— BEGIN —

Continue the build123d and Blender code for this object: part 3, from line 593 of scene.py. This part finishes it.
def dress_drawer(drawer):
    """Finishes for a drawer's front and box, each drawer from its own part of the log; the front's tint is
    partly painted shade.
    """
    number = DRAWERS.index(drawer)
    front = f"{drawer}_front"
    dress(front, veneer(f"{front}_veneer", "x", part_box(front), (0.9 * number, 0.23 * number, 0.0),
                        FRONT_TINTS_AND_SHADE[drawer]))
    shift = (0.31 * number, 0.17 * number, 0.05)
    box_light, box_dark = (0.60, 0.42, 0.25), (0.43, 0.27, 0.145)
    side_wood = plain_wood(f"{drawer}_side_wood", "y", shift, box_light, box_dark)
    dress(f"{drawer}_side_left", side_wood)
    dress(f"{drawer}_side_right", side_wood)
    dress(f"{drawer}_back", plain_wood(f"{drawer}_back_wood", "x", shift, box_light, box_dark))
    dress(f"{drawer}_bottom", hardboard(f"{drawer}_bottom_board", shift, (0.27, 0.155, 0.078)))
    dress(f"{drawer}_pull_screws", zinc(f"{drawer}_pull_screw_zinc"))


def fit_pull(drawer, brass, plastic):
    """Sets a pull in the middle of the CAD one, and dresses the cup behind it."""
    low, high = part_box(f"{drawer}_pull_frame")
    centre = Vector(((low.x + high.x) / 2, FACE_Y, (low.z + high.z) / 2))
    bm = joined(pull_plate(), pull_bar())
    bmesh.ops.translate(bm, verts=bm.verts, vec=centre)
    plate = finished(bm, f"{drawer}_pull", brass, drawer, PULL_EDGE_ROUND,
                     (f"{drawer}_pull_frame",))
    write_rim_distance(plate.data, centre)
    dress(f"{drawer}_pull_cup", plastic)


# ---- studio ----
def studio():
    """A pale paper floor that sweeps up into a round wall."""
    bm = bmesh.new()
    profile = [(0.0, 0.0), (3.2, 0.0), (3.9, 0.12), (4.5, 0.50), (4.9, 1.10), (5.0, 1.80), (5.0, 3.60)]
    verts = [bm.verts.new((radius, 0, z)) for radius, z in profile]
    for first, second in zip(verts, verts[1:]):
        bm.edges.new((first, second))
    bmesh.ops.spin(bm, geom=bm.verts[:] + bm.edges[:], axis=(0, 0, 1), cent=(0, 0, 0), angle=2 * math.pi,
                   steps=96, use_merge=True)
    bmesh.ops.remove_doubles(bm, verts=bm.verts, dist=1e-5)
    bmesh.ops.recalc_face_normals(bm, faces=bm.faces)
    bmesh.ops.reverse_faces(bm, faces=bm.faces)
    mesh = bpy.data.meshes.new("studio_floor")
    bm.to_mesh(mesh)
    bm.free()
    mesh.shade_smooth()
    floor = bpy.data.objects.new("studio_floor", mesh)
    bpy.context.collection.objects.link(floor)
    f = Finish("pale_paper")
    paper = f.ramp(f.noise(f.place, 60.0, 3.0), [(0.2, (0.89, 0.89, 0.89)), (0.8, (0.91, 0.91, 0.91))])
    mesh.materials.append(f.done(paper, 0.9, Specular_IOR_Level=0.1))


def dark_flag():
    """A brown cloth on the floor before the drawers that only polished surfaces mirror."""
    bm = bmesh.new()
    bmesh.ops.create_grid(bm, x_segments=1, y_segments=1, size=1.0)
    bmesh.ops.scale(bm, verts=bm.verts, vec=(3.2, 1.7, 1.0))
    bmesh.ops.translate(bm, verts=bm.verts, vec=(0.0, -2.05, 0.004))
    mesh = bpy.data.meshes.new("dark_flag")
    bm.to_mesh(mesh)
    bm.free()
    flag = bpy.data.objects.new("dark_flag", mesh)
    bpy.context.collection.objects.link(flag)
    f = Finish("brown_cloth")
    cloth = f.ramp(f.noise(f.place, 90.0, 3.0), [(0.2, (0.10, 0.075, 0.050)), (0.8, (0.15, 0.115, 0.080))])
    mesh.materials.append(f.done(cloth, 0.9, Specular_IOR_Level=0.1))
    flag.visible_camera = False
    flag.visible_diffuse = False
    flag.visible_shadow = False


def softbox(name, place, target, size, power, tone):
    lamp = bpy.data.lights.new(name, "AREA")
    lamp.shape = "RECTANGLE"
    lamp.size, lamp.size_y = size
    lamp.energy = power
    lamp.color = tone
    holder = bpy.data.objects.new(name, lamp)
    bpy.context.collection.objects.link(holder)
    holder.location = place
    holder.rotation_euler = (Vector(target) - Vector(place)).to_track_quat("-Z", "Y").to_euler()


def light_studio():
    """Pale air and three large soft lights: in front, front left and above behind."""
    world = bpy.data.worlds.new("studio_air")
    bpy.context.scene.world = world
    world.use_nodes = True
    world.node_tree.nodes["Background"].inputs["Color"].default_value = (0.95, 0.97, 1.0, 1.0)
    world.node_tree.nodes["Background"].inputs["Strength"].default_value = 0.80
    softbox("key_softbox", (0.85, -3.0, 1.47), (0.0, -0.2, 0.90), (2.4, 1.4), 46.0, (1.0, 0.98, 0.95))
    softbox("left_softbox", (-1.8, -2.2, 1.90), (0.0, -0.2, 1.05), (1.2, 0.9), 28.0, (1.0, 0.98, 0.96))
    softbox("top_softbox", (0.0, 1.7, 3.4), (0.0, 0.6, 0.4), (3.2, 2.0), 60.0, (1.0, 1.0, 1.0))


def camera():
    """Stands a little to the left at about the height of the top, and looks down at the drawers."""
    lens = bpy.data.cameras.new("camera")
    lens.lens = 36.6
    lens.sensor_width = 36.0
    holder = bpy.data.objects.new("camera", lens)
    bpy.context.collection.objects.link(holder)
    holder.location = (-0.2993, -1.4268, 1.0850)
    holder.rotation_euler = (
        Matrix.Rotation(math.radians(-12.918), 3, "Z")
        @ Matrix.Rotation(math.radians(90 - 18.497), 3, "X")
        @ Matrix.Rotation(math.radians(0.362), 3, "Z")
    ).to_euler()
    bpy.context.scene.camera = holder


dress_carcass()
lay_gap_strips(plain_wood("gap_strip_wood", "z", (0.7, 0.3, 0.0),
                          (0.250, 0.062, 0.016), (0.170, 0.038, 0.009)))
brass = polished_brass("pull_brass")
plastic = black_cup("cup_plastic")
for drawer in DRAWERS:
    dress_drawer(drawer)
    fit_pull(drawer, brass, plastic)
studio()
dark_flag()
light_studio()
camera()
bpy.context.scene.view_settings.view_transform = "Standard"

— END —
— BEGIN —

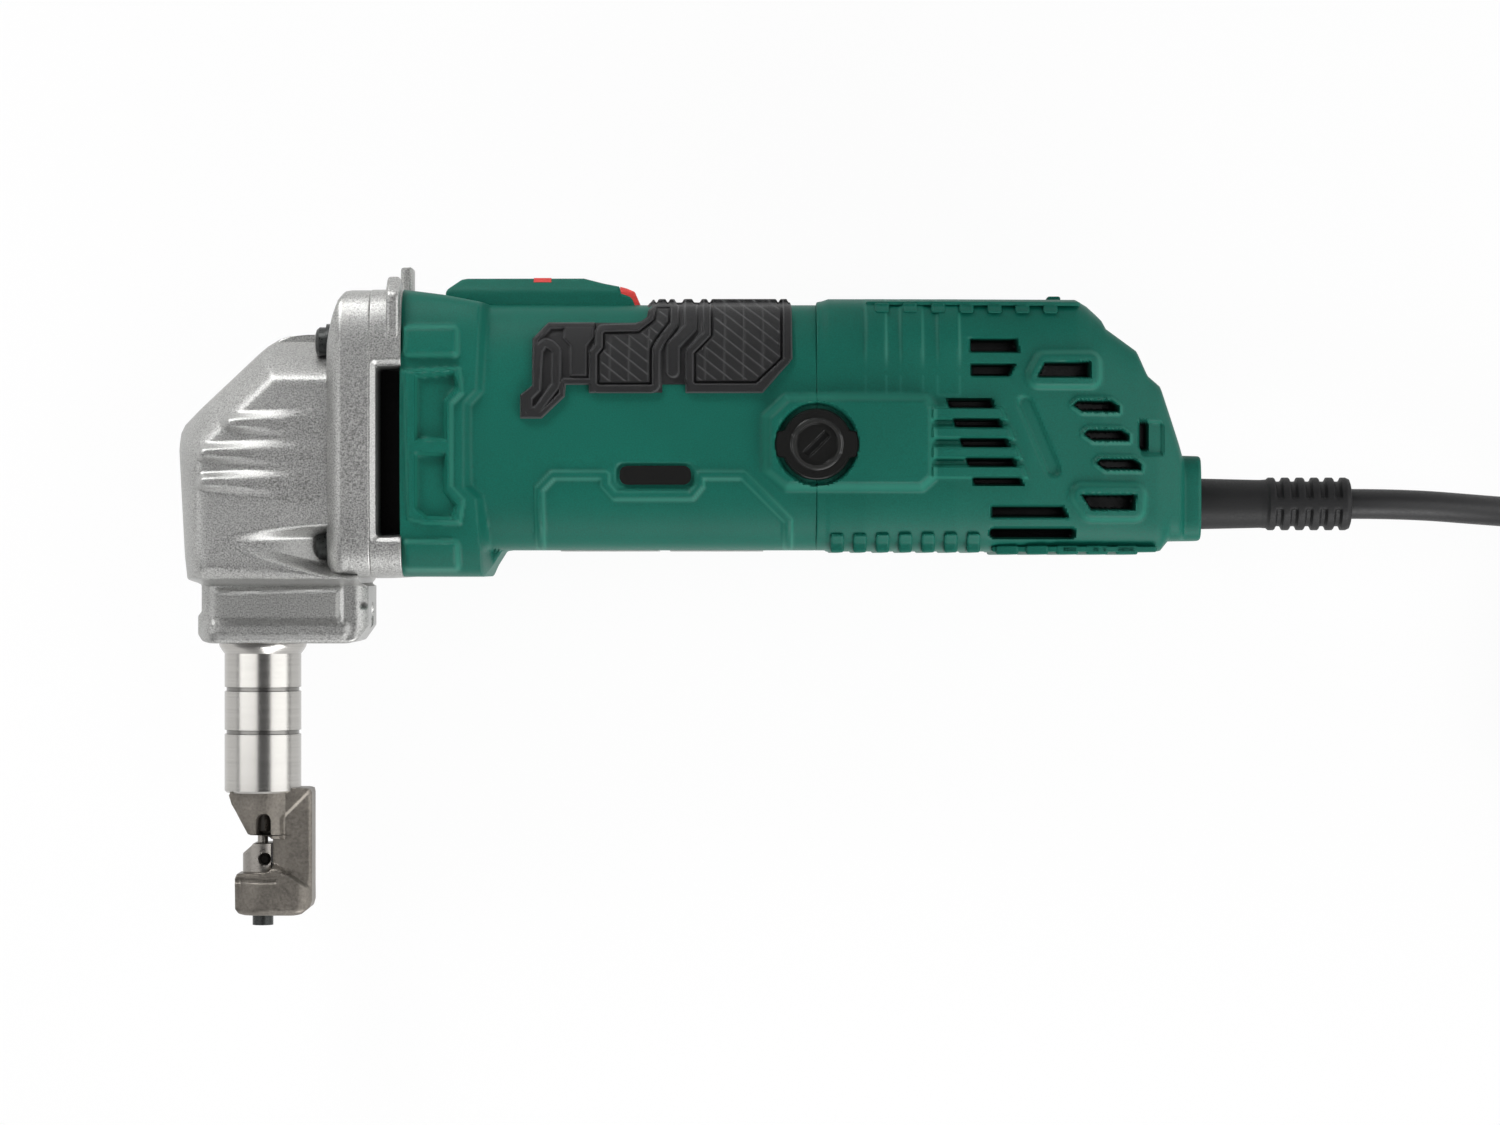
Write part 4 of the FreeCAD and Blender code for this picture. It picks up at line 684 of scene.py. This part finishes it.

— END —

## What to do:
In the records above, collect each line with "this".

## Finished task:
Continue the build123d and Blender code for this object: part 3, from line 593 of scene.py. This part finishes it.
Write part 4 of the FreeCAD and Blender code for this picture. It picks up at line 684 of scene.py. This part finishes it.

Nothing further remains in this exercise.